Les bons résultats, comme on voit, ne s’étaient pas fait long-temps attendre, et l’on peut dire que depuis cette époque les progrès ont été continus et constans. Le chiffre de la mortalité, bien qu’il n’ait pas dépassé celui des maisons centrales, avait semblé d’abord considérable ; il a toujours été diminuant. De 12 pour 100 en 1840, il était arrivé, cinq ans plus tard, à 4 pour 100 seulement ; cette grande amélioration a été attribuée en grande partie aux promenoirs. Dans la vie en commun, la table de la mortalité présente une progression dans le sens contraire ; les décès, en 1839, avaient été de 13 pour 100.

Nous avons dit déjà que, depuis dix ans, sur une population permanente de 500 détenus, on n’avait pas constaté à la Roquette un seul cas d’aliénation mentale.

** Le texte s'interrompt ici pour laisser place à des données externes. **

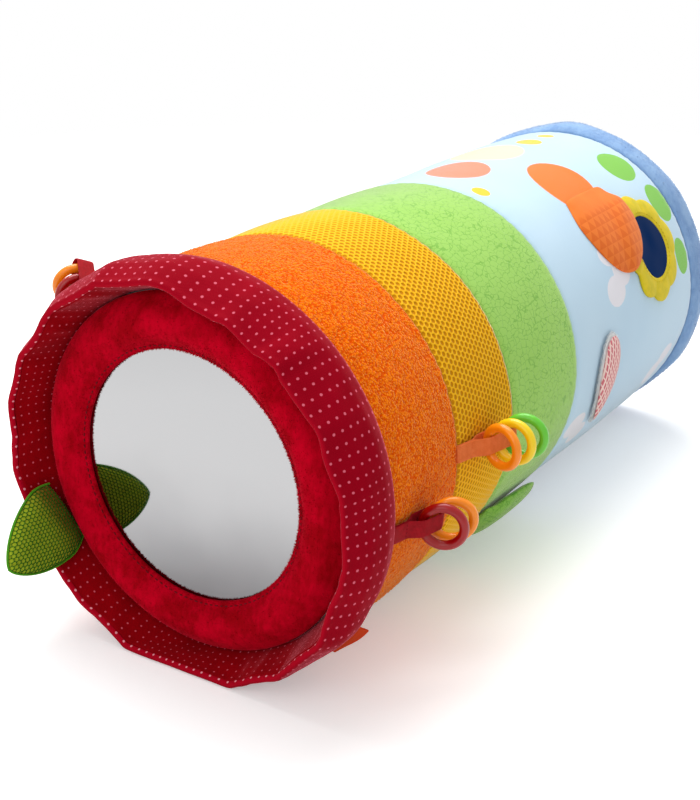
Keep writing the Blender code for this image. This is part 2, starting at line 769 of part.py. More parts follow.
class Strap:
    """A ribbon sewn into a seam by both ends, whose far part opens into an eye for the rings."""

    def __init__(self, seam, angle, lean, length, twist=0.0):
        self.angle = angle
        self.length = length
        self.twist = twist
        base_radius = max(skin_radius(seam), body_radius)
        self.root = on_roll(seam, angle, base_radius + ribbon_thickness + strap_end_clearance)
        self.along = outward(angle) * math.sin(lean) + Vector((0, math.cos(lean), 0))
        self.up = outward(angle) * math.cos(lean) - Vector((0, math.sin(lean), 0))
        self.across = around(angle)
        self.sagitta = ring_radius - math.sqrt(ring_radius ** 2 - (ribbon_width / 2) ** 2)
        self.above = ring_tube + self.sagitta + rim_clearance
        self.below = ring_tube + rim_clearance
        self.bend = (self.above + self.below) / 2
        self.straight = length - self.bend - ribbon_thickness
        self.last_rim = self.straight - self.sagitta

    def frame_at(self, along):
        """The ribbon's width and thickness directions, which a twist turns along its length."""
        turn = self.twist * smooth_step(along / (self.length / 2))
        across = self.across * math.cos(turn) + self.up * math.sin(turn)
        up = self.up * math.cos(turn) - self.across * math.sin(turn)
        return across, up

    def place(self, along, height, across=0.0):
        width_way, up_way = self.frame_at(along)
        return self.root + self.along * along + up_way * height + width_way * across

    def eye(self, steps=6):
        """The eye's inner edge and its outer edge, from the fork over the top and back."""
        straight = self.straight
        fork = self.first_rim - ring_tube - rim_clearance - eye_slope_length
        inner, outer = [], []
        for step in range(steps + 1):
            rise = smooth_step(step / steps)
            along = fork + eye_slope_length * step / steps
            inner.append((along, self.above * rise))
            outer.append((along, self.above * rise + ribbon_thickness))
        middle = (self.above - self.below) / 2
        for step in range(steps + 1):
            turn = math.pi / 2 - math.pi * step / steps
            inner.append((straight + self.bend * math.cos(turn), middle + self.bend * math.sin(turn)))
            reach = self.bend + ribbon_thickness
            outer.append((straight + reach * math.cos(turn), middle + reach * math.sin(turn)))
        for step in range(steps, -1, -1):
            rise = smooth_step(step / steps)
            along = fork + eye_slope_length * step / steps
            inner.append((along, -self.below * rise))
            outer.append((along, -self.below * rise - ribbon_thickness))
        return fork, inner, outer

    def build(self, name, material, rims):
        self.first_rim = self.last_rim - (rims - 1) * rim_pitch
        fork, inner, outer = self.eye()
        inner = inner[:-1]
        tail_steps = 3
        tail = []
        for step in range(tail_steps):
            along = fork * step / tail_steps
            tail.append((along, ribbon_thickness))
            tail.append((along, -ribbon_thickness))
        sewn = -ribbon_thickness * sewn_end_share
        end = [(sewn, ribbon_thickness / 2), (sewn, -ribbon_thickness / 2)]
        flat = inner + outer + tail + end
        points = []
        for side in (-1, 1):
            for along, height in flat:
                points.append(self.place(along, height, side * ribbon_width / 2))
        half = len(flat)
        inner_count, outer_count = len(inner), len(outer)
        tail_start = inner_count + outer_count
        end_start = tail_start + len(tail)
        sides = []
        for step in range(outer_count - 1):
            a, b = step, (step + 1) % inner_count
            sides.append((a, b, inner_count + step + 1, inner_count + step))
        first_outer, last_outer = inner_count, inner_count + outer_count - 1
        top = [tail_start + 2 * step for step in range(tail_steps)]
        bottom = [tail_start + 2 * step + 1 for step in range(tail_steps)]
        for step in range(tail_steps - 1):
            sides.append((top[step], top[step + 1], bottom[step + 1], bottom[step]))
        sides.append((top[-1], first_outer, 0, last_outer, bottom[-1]))
        sides.append((end_start, top[0], bottom[0], end_start + 1))
        faces = [tuple(reversed(side)) for side in sides]
        faces += [tuple(index + half for index in side) for side in sides]
        rim = top + [inner_count + step for step in range(outer_count)]
        rim += bottom[::-1] + [end_start + 1, end_start]
        for step, index in enumerate(rim):
            after = rim[(step + 1) % len(rim)]
            faces.append((index, after, after + half, index + half))
        for step in range(inner_count):
            after = (step + 1) % inner_count
            faces.append((after, step, step + half, after + half))
        self.piece = add_piece(name, points, faces, material, self.root)
        return self

    def ring(self, name, material, place_number, swing):
        """A ring whose near side lies in the eye, swung up from the strap by an angle."""
        along = self.first_rim + place_number * rim_pitch
        pivot = self.place(along, 0)
        width_way, up_way = self.frame_at(along)
        reach = self.along * math.cos(swing) + up_way * math.sin(swing)
        normal = width_way.cross(reach)
        middle = pivot + reach * ring_radius
        points, faces = [], []
        for step in range(ring_facets):
            turn = math.tau * step / ring_facets
            out = width_way * math.sin(turn) - reach * math.cos(turn)
            for side in range(tube_facets):
                roll = math.tau * side / tube_facets
                spoke = out * (ring_radius + ring_tube * math.cos(roll))
                points.append(middle + spoke + normal * ring_tube * math.sin(roll))
                a = step * tube_facets + side
                b = step * tube_facets + (side + 1) % tube_facets
                c = ((step + 1) % ring_facets) * tube_facets + (side + 1) % tube_facets
                d = ((step + 1) % ring_facets) * tube_facets + side
                faces.append((a, b, c, d))
        return add_piece(name, points, faces, material, pivot, self.piece)


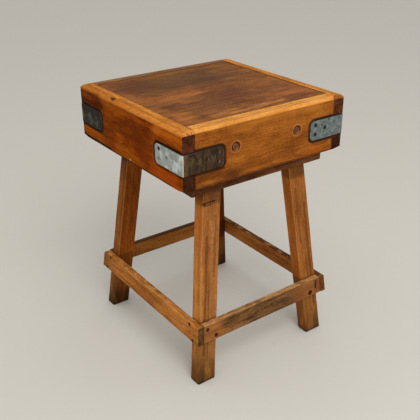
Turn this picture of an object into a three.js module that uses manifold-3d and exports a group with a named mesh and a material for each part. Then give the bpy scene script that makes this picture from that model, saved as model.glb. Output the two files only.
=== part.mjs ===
// A butcher block table. A thick block of staves, framed by four boards and held at its corners by steel
// straps, lies on a stand of two bearers, four splayed legs and four stretchers screwed to the legs.
// Millimetres, +Z up, the floor at Z = 0, the front towards -Y. The origin is below the block's centre.
// Most pieces are built once, at the right or the back, and their mirror images are made by the mesh's scale.
import * as THREE from "three";
import { mergeVertices } from "three/addons/utils/BufferGeometryUtils.js";
import Module from "manifold-3d";

const tableHeight = 864;

// The clearance between pieces that lie against each other, and how far a cut runs past a face.
const fitGap = 0.3;
const overrun = 20;

// The block and its frame of four boards. The side boards run the full depth.
const blockWidth = 610;
const blockDepth = 601;
const blockHeight = 177;
const frameThickness = 41;
const topChamfer = 12;
const baseChamfer = 4;
const blockCornerRadius = 8;

// The staves inside the frame run from side to side. Years of scraping have sunk their tops a little.
const staveCount = 9;
const staveDrop = 1.5;

// Two bolts pull the staves and the end boards together, each with its ends in counterbores. The insets run
// from the block's sides to the bolts.
const leftTieBoltInset = 182;
const rightTieBoltInset = 195;
const tieBoltDrop = 78;
const tieBoltRadius = 5;
const tieBoltPlay = 0.5;
const tieBoltStub = 3;
const tieBoltHeadHeight = 6.5;
const nutAcrossFlats = 17;
const nutHeight = 8;
const washerRadius = 13;
const washerThickness = 2.5;
const counterboreRadius = 15;
const counterboreDepth = 14;

// A steel strap lies in a shallow housing round each corner of the block.
const strapReach = 141;
const strapHeight = 65;
const strapDrop = 95;
const strapThickness = 5;
const strapProud = 1;
const strapInnerRadius = 4;
const strapEndRadius = 16;
const strapHousingGap = 2.2;
const strapScrewEndMargin = 22;
const strapScrewInnerMargin = 62;
const strapScrewSpread = 32;
const strapScrewLength = 32;
const strapScrewSink = 0.8;

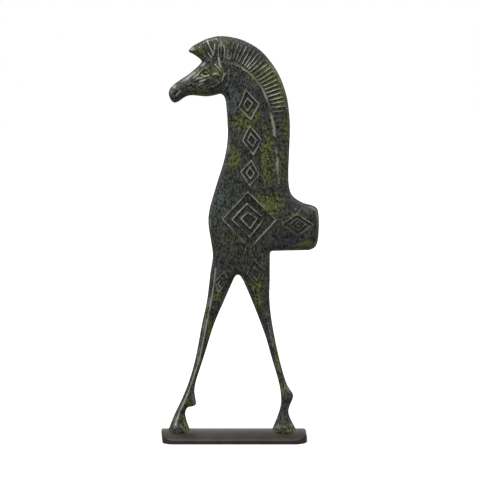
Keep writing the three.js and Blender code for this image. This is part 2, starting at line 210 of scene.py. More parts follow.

Si l’on considère le résultat moral, on a lieu d’être plus satisfait encore. J’en appelle à tous les hommes de bonne foi qui ont visité les cellules de la Roquette : quelle impression en ont-ils rapportée ? Qu’ont-ils vu ? Pour ma part, je le déclare, ma première visite dans cette prison a décidé dans mon esprit la question pénitentiaire ; elle a inspiré toutes mes convictions. Voici ce que j’y ai vu.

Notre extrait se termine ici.